America’s healthcare bill continues to rise. Our tab reached $3.8 trillion in 2019, nearly $11,600 per person, according to the Centers for Medicare and Medicaid Services. Health care consumes some 17.7% of our nation’s gross domestic product.
In recent months, two leading research organizations, the Rand Corporation and the Kaiser Family Foundation, have released plans for reining that bill in. Kaiser, for example, says, “Reducing the prices private insurers pay for health care services could help alleviate the financial burden of health care for employers and individuals with private insurance.”
In other words, America would spend less if the price of health care were lower. Perhaps these eminent researchers will soon tell us that we’ll have fewer floods if it rains less—or we’d have more money in our 401(k)s if we saved more.
Rand and Kaiser are really just calling for the government to implement price controls on health care. In so doing, they’re ignoring decades of evidence and basic economic theory that shows that price controls result in life-threatening shortages of medical care.
Rand’s study focuses on hospital spending, which accounts for roughly one-third of healthcare expenditures. “Regulating prices for all private plans,” the report says, “has the potential for a significant impact on hospital spending.”
It’s an observation that’s head-spinningly obvious—if the government imposes price controls, then spending will go down. Rand and Kaiser specifically recommend that private health plans be allowed to reimburse providers at the same rates as Medicare.
But there’s no free lunch here. The consequences would be devastating. Medicare systematically underpays hospitals and doctor’s offices. In 2019, the program reimbursed hospitals 87 cents for every dollar of care consumed by Medicare patients, according to the American Hospital Association.
If private insurers did the same, spending on privately-insured patients would fall by $352 billion a year, according to Kaiser. Rand’s report estimates that setting hospital prices for all private payers equal to—or even 50% above—Medicare’s reimbursement rates could cut hospital spending by $61.9 billion to $236.6 billion a year.
Both these findings oversimplify healthcare economics. The only reason Medicare’s underpayment scheme hasn’t bankrupted our health system is that providers charge private insurers more to compensate.
In fact, the Rand Corporation has documented the extent of this cost-shift. Last year, the organization released a study that found that hospital prices for private payers were 247% higher than what Medicare paid in 2018.
If government set healthcare prices at Medicare levels, then doctors and hospitals would see their revenues plummet. Many would go out of business.
The Covid-19 crisis has put a number of providers on precarious financial footing. One recent survey found that 8% of practices have shut down as a result of the pandemic. Cutting payments to physicians even further would accelerate this trend.
Such a policy could also drive aspiring physicians away from the profession. Who would endure more than a decade of education and training—and take on tens or hundreds of thousands of dollars in debt—if all that awaited them was endless financial stress? We can ill afford to make practicing medicine even less appealing, given that we’ll be short as many as 139,000 physicians by 2033.

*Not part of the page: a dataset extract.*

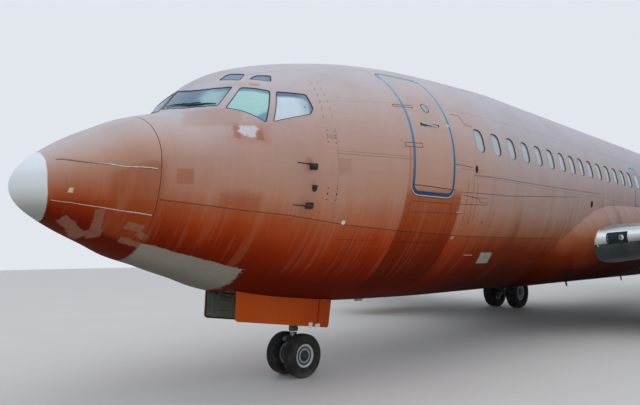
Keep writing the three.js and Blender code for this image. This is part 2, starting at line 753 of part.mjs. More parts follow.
// Half profile of a tyre: distance from its middle plane and radius, from bead to bead.
function tyreProfile(radius, width, rim) {
  const half = width / 2;
  const side = [
    [0.66, 0], [0.92, 0.18], [1, 0.5], [0.9, 0.82], [0.5, 1],
  ].map(([w, r]) => [w * half, rim + r * (radius - rim)]);
  const mirrored = side.map(([w, r]) => [-w, r]).reverse();
  return [...side, ...mirrored];
}

function tyreGeometry(radius, width, rim, segments) {
  const profile = tyreProfile(radius, width, rim);
  const points = [...profile, profile[0]].map(([w, r]) => new THREE.Vector2(r, w));
  return indexedFacingOut(new THREE.LatheGeometry(points, segments));
}

// Two wheels on the axle that carries them both, turned about Y. spacing is half their distance apart.
function wheelPairGeometry(rim, tyreWidth, spacing, axleRadius, segments) {
  const half = tyreWidth * 0.33;
  const inner = spacing - half;
  const outer = spacing + half;
  const rimRadius = rim - SEAM;
  const outerHalf = [
    [0, outer - 10], [rimRadius * 0.42, outer - 50], [rimRadius * 0.88, outer - 50],
    [rimRadius, outer], [rimRadius, inner], [axleRadius, inner + 30],
  ];
  const mirrored = outerHalf.map(([r, w]) => [r, -w]).reverse();
  const profile = [...outerHalf, ...mirrored].map(([r, w]) => new THREE.Vector2(r, w));
  return indexedFacingOut(new THREE.LatheGeometry(profile, segments));
}

const NOSE_AXLE_HEIGHT = NOSE_GEAR.tyreRadius - LOBE_HEIGHT;
const MAIN_AXLE_HEIGHT = MAIN_GEAR.tyreRadius - LOBE_HEIGHT;
const NOSE_RIM = 165;
const MAIN_RIM = 262;
const NOSE_AXLE = 32;
const MAIN_AXLE = 52;
const TAXI_LAMP = { height: -2200, radius: 70 };
const AXLE_PLAY = 6; // clearance round an axle in its leg

// The two doors that hang open beside the nose wheel's bay, as station and height.
const NOSE_DOOR = {
  inner: 335,
  outer: 365,
  outline: [[2530, -1790], [4215, -1980], [4215, -2440], [2530, -2210]],
};

function makeNoseGear() {
  const { station, tyreRadius, tyreWidth, trackHalf } = NOSE_GEAR;
  const axle = NOSE_AXLE_HEIGHT;
  // The shock strut's outer cylinder hangs from a cross tube in the bay and is braced forwards.
  const leg = rodSolid(place(station, 0, -2480), place(station, 0, -1150), 82)
    .add(rodSolid(place(station, -270, -1300), place(station, 270, -1300), 60))
    .add(rodSolid(place(station, 0, -2050), place(station - 1000, 0, -1200), 42))
    .add(boxSolid(station - 1000, 0, -1180, 120, 540, 90))
    .add(boxSolid(station, 0, -2400, 230, 210, 150))
    .add(rodSolid(place(station - 140, 0, TAXI_LAMP.height), place(station, 0, TAXI_LAMP.height), TAXI_LAMP.radius));
  addMesh("nose_gear_leg", toGeometry(leg), "steel");

  // The lower tube, axle and torque links turn when the nose wheels are steered. The two links meet at
  // a knee behind the tube.
  const knee = { station: station + 205, height: -2640 };
  let fork = rodSolid(place(station, 0, -2500), place(station, 0, axle), 55)
    .add(boxSolid(station, 0, axle, 130, 150, 140))
    .add(boxSolid(station - 110, 0, axle, 150, 70, 70))
    .add(rodSolid(place(knee.station, -38, knee.height), place(knee.station, 38, knee.height), 18));
  for (const y of [-26, 26]) {
    fork = fork
      .add(rodSolid(place(station, y, -2550), place(knee.station, y, knee.height), 14))
      .add(rodSolid(place(knee.station, y, knee.height), place(station, y, axle), 14));
  }
  fork = fork
    .subtract(rodSolid(place(station, -200, axle), place(station, 200, axle), NOSE_AXLE + AXLE_PLAY));
  addMesh("nose_gear_fork", toGeometry(fork), "steel");

  const centre = place(station, 0, axle);
  const belly = toSolid(fuselageLoft(1500, 5500, SEAM));
  const wheels = wheelPairGeometry(NOSE_RIM, tyreWidth, trackHalf, NOSE_AXLE, 20);
  addMesh("nose_wheels", wheels.translate(centre.x, centre.y, centre.z), "bareMetal");
  for (const [name, side] of [["left", -1], ["right", 1]]) {
    const tyre = tyreGeometry(tyreRadius, tyreWidth, NOSE_RIM, 20);
    addMesh(`nose_tyre_${name}`, tyre.translate(centre.x, side * trackHalf, centre.z), "rubber");
    const door = sidePrismOfShape(NOSE_DOOR.outline, ...inOrder(side * NOSE_DOOR.inner, side * NOSE_DOOR.outer));
    addMesh(`nose_gear_door_${name}`, toGeometry(door.subtract(belly)), "skin");
  }
}

function makeMainGear(side, name, wing) {
  const { station, tyreRadius, tyreWidth, trackHalf, wheelHalf } = MAIN_GEAR;
  const axle = MAIN_AXLE_HEIGHT;
  const y = side * trackHalf;
  const leg = rodSolid(place(station, y, -2250), place(station, y, -1300), 125, 18)
    .add(rodSolid(place(station, y, axle), place(station, y, -2250), 82, 18))
    .add(rodSolid(place(station, y - 110, axle), place(station, y + 110, axle), 105, 18))
    .subtract(rodSolid(place(station, y - 300, axle), place(station, y + 300, axle), MAIN_AXLE + AXLE_PLAY, 18))
    .add(rodSolid(place(station, y, -1950), place(station, side * 2110, -1400), 50))
    .add(rodSolid(place(station + 60, y, -2150), place(station + 260, y, -2330), 40))
    .add(rodSolid(place(station + 260, y, -2330), place(station + 60, y, axle + 60), 40))
    .subtract(wing);
  addMesh(`main_gear_leg_${name}`, toGeometry(leg), "steel");
  const centre = place(station, y, axle);
  const wheels = wheelPairGeometry(MAIN_RIM, tyreWidth, wheelHalf, MAIN_AXLE, 24);
  addMesh(`main_wheels_${name}`, wheels.translate(centre.x, centre.y, centre.z), "bareMetal");
  for (const [place2, offset] of [["inner", -side * wheelHalf], ["outer", side * wheelHalf]]) {
    const tyre = tyreGeometry(tyreRadius, tyreWidth, MAIN_RIM, 24);
    addMesh(`main_tyre_${name}_${place2}`, tyre.translate(centre.x, y + offset, centre.z), "rubber");
  }
  const panel = boxSolid(station, y + side * 175, -1880, 620, 24, 640);
  addMesh(`main_gear_door_${name}`, toGeometry(panel.subtract(wing)), "skin");
}

const fuselageBlock = toSolid(fuselageLoft(6500, 24500, SEAM));
const tailBlock = toSolid(fuselageLoft(19000, 29540, SEAM));
makeRadome();
makeFuselage();
makeFairing(fuselageBlock);
const grownFairing = fairingSolid(SEAM);
for (const [name, side] of [["left", -1], ["right", 1]]) {
  makeWing(side, name, grownFairing, fuselageBlock, nacelleBlock(side, SEAM));
  makeEngine(side, name);
  makeStabiliser(side, name, tailBlock);
  makeMainGear(side, name, toSolid(wingLoft(side, 1900, 4600, SEAM)));
}
makeFin(tailBlock);
makeNoseGear();

export default airliner;
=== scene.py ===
"""Dresses the narrow body airliner: skins, glazing, doors, landing gear, engines and weathered finishes.

Everything is in metres in the part's frame: +X runs aft, +Y to starboard, +Z up, and the ground is z = 0.
A station is a distance aft of the nose tip, and a height is measured from the centre of the upper lobe.
"""
import math

import bmesh
import bpy
import numpy as np
from bpy.props import FloatProperty, IntProperty, PointerProperty
from mathutils import Matrix, geometry


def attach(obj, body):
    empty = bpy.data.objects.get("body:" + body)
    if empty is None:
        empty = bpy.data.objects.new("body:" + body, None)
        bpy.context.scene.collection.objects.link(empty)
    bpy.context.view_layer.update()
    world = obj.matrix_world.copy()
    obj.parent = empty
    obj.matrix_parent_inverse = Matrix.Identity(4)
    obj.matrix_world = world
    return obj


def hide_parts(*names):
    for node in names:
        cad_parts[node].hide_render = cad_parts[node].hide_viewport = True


bl_info = {
    "name": "Airliner dressing",
    "version": (1, 0, 0),
    "blender": (4, 5, 0),
    "location": "3D View > Sidebar > Airliner",
    "description": "Skins, glazing, doors, gear and weathered finishes of a narrow body airliner",
    "category": "Add Mesh",
}

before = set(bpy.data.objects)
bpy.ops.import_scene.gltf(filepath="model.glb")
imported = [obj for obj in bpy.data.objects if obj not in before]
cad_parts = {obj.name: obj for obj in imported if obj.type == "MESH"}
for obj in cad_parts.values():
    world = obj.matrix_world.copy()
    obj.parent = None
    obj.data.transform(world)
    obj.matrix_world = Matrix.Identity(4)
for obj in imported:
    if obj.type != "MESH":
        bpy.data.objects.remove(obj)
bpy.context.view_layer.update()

NOSE_X = -15.265
LOBE_Z = 3.115
LOBE_RADIUS = 1.88
PORT, STARBOARD = -1, 1
SIDES = (("left", PORT), ("right", STARBOARD))
QUARTER = math.pi / 2

# Fuselage sections: station, top, bottom, half width and the height of the widest place.
SECTIONS = np.array([
    (0, -0.645, -0.645, 0, -0.645),
    (0.04, -0.503, -0.784, 0.165, -0.640),
    (0.12, -0.396, -0.879, 0.292, -0.630),
    (0.27, -0.260, -0.989, 0.444, -0.608),
    (0.5, -0.099, -1.121, 0.619, -0.584),
    (0.77, 0.05, -1.253, 0.775, -0.525),
    (1.03, 0.179, -1.384, 0.955, -0.435),
    (1.36, 0.286, -1.491, 1.110, -0.390),
    (1.56, 0.352, -1.563, 1.211, -0.368),
    (1.86, 0.692, -1.663, 1.342, -0.324),
    (2.21, 0.962, -1.793, 1.449, -0.265),
    (2.81, 1.200, -1.919, 1.580, -0.193),
    (3.51, 1.392, -2.009, 1.686, -0.131),
    (4.395, 1.575, -2.081, 1.791, -0.069),
    (5.285, 1.693, -2.106, 1.859, -0.029),
    (6.81, 1.810, -2.13, 1.88, 0),
    (8.2, 1.88, -2.13, 1.88, 0),
    (17.5, 1.88, -2.13, 1.88, 0),
    (19.5, 1.88, -2.05, 1.86, 0.03),
    (21.5, 1.87, -1.7, 1.75, 0.15),
    (23.5, 1.82, -1.15, 1.5, 0.4),
    (25.5, 1.72, -0.5, 1.13, 0.65),
    (27.5, 1.55, 0.15, 0.7, 0.85),
    (28.8, 1.35, 0.6, 0.38, 0.98),
    (29.54, 1.15, 0.85, 0.15, 1.0),
])
RADOME_SEAM = 1.141
RADOME_WALL = 0.03
SKIN_DEPTH = 0.03
# The nose tip is cut flat at this station.
TIP_STATION = 0.002
RIVET_PITCH = 0.028
FRAME_PITCH = 0.508
STRINGER_PITCH = 0.235
EXIT_STATION = 13.56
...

This fall-off in the supply of care would coincide with a huge increase in demand—the natural consequence of lowering prices for any good or service. The result would be massive shortages and lengthy delays for treatments and procedures.

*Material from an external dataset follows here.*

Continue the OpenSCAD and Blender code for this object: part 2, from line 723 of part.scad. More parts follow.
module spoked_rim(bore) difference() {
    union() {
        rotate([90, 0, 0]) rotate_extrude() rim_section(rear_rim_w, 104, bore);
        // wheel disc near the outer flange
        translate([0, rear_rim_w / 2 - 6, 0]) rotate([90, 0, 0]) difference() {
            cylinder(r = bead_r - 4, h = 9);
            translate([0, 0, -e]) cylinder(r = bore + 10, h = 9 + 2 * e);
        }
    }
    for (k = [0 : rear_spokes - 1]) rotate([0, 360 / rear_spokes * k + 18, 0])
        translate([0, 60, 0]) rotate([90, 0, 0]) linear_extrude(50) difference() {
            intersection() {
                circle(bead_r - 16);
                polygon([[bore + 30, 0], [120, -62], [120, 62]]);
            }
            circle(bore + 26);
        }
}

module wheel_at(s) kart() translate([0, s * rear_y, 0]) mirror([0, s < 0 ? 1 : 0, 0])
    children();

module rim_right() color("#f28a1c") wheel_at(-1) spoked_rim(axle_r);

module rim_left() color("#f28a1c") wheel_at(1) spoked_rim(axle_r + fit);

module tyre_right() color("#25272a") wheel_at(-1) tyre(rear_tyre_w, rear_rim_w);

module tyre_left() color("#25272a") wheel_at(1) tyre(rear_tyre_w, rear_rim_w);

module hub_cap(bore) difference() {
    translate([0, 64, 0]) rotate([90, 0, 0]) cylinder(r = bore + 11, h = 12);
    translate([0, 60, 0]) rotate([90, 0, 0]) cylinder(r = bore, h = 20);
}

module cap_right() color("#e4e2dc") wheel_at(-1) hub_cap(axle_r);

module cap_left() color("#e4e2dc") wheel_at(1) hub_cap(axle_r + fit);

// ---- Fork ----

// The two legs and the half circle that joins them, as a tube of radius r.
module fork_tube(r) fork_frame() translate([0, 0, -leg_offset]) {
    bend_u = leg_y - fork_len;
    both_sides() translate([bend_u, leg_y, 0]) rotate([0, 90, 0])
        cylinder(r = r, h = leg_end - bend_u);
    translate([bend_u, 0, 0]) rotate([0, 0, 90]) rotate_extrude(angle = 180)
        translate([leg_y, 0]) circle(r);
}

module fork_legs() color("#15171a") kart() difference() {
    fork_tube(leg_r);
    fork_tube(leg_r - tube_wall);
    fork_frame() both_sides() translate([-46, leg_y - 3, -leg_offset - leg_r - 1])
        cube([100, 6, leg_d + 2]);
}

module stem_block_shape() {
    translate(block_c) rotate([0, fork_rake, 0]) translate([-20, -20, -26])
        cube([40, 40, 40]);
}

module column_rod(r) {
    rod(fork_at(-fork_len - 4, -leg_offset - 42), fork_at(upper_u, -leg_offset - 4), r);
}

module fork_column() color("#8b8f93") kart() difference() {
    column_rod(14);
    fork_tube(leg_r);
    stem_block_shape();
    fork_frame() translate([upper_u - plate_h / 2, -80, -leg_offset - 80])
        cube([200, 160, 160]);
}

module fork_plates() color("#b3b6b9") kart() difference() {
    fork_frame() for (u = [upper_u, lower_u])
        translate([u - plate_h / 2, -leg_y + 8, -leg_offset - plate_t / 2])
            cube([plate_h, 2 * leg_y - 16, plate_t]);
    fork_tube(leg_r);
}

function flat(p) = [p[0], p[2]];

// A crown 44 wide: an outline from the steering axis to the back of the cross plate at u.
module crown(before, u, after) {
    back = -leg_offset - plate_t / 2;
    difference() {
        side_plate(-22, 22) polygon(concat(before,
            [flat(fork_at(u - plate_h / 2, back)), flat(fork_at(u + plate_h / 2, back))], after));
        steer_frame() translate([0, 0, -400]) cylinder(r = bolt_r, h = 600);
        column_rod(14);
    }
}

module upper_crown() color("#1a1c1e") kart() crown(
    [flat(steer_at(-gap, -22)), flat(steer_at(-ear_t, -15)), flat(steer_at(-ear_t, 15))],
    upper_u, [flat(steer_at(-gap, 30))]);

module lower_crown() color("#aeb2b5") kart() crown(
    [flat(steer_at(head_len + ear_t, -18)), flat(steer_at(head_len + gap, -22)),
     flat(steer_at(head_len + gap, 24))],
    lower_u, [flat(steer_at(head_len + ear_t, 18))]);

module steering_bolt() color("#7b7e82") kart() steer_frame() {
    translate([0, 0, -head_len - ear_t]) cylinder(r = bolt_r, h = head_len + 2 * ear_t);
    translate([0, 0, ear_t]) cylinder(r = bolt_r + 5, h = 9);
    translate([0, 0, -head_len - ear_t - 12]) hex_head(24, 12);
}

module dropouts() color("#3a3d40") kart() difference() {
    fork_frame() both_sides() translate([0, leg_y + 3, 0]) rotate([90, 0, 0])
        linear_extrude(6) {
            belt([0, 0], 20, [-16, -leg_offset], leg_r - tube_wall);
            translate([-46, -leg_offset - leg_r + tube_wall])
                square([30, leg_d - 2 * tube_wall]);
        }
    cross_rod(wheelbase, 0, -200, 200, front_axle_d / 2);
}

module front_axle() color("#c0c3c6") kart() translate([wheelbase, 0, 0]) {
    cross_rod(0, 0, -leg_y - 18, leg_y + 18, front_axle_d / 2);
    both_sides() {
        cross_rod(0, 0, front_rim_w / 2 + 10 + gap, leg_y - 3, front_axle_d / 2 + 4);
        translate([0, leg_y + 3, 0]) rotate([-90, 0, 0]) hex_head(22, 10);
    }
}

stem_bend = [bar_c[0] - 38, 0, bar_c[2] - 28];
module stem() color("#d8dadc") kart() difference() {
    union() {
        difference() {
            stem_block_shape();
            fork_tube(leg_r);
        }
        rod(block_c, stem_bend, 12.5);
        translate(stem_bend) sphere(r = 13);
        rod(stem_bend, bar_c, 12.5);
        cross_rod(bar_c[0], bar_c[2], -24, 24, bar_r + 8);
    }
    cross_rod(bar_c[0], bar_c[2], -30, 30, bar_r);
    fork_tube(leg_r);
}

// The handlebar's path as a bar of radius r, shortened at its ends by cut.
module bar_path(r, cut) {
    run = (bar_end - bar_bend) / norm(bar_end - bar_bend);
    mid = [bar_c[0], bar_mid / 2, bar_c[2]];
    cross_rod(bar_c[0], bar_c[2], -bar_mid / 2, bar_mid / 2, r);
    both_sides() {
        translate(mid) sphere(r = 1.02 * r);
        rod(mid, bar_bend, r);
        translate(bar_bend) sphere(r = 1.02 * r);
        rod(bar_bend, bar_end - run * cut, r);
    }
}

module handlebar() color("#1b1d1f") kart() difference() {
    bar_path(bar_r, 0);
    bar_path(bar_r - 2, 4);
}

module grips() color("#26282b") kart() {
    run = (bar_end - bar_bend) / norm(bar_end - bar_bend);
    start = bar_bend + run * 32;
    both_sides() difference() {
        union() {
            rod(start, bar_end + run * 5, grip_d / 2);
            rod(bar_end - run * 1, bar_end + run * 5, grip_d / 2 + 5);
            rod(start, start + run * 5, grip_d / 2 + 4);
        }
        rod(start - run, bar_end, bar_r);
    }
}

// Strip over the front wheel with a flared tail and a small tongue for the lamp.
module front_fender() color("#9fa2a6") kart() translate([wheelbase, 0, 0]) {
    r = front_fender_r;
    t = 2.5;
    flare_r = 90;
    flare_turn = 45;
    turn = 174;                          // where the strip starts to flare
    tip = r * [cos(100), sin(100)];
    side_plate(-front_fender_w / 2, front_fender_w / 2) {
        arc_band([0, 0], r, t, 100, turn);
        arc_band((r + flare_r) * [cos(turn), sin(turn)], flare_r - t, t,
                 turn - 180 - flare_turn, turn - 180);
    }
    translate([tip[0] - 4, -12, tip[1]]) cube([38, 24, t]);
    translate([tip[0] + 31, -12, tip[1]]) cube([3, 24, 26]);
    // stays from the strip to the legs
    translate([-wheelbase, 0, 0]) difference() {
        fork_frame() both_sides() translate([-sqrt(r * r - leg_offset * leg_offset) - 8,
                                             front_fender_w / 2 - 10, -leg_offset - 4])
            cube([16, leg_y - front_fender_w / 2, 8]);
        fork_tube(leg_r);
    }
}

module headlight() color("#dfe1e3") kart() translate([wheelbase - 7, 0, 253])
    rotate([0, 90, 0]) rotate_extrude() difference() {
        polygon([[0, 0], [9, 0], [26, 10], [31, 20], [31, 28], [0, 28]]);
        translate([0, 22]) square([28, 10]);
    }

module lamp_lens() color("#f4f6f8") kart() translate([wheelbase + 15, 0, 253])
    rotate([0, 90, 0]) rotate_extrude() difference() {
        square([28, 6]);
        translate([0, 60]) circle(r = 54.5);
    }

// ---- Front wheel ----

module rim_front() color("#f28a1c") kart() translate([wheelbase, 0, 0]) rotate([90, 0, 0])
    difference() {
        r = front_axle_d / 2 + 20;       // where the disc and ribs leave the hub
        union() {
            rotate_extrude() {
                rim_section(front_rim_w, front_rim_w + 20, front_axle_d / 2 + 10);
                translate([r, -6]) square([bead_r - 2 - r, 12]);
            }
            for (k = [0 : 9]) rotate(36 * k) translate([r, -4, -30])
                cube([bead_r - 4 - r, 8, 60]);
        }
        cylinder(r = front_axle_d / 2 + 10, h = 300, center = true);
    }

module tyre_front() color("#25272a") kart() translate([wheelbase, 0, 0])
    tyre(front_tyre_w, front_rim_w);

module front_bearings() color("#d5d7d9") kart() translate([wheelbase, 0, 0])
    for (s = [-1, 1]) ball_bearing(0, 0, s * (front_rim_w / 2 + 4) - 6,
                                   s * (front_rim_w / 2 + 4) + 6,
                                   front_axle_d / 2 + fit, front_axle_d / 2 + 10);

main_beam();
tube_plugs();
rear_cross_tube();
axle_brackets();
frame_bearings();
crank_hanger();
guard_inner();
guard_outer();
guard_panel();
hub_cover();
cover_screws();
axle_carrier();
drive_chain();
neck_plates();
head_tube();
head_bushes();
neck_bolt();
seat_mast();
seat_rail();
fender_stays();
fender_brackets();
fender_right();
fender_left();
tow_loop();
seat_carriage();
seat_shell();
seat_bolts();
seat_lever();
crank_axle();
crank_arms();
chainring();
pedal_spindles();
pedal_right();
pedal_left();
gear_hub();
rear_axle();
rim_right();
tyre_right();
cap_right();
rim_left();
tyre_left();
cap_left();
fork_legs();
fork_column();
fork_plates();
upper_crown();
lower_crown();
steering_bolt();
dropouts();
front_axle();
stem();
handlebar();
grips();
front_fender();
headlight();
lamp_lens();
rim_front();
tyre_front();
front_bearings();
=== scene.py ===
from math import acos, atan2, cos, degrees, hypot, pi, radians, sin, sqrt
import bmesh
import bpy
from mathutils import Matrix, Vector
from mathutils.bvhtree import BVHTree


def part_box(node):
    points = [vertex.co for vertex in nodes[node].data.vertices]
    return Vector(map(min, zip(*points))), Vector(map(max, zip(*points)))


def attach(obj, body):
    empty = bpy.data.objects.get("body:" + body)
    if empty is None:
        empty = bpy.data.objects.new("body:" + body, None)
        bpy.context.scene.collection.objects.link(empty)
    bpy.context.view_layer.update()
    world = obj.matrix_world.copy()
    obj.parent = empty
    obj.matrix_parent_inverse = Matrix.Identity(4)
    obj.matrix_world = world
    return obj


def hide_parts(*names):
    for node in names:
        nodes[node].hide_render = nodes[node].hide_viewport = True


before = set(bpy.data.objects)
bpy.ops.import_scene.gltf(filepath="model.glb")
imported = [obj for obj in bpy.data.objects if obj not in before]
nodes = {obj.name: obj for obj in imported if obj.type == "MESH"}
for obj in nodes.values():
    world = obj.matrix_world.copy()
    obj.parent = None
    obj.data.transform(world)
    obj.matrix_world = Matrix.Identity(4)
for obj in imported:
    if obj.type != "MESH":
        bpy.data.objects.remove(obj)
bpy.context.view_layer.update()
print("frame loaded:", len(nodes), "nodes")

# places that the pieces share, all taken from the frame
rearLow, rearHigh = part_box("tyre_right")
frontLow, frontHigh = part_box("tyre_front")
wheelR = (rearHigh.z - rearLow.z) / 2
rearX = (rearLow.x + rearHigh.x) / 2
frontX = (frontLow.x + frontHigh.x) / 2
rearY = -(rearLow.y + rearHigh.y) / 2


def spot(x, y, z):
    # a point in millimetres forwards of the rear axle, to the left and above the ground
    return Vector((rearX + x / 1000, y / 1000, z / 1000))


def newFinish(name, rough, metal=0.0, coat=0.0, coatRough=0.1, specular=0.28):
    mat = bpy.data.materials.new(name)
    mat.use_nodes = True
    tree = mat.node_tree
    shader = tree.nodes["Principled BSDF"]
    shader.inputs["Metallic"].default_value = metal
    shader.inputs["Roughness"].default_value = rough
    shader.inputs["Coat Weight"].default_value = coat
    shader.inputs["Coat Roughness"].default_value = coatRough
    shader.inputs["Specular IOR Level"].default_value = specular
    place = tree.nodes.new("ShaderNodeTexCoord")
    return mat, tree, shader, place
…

This is happening in other countries where the government regulates healthcare prices. In Canada, where I grew up, the typical wait time in 2020 for receipt of care from a specialist following referral by a general practitioner was nearly 23 weeks, according to an analysis by the Fraser Institute.
In the United Kingdom’s single-payer healthcare system, the wait list for hospital care is expected to reach 10 million in the coming weeks. If that occurs, nearly one in six British patients will be waiting for care.
Neither Rand nor Kaiser explores these tradeoffs. Both admit that they chose not to do so. Rand’s study states that it does not model “the extent to which reductions in hospital revenues could result in possible adverse effects, such as hospital closures or reductions in quality of care.” The Kaiser report made a similar acknowledgement, writing that reducing revenue for hospitals and healthcare providers would have “uncertain effects on patient care.”
Those effects are far from uncertain. Capping the price of medical care will lead to rationing and poor outcomes for patients. Giving patients more control over their health expenses—by expanding tax-advantaged Health Savings Accounts, boosting the availability of telehealth services, and insisting on price transparency from providers—will reduce health costs without compromising access to care.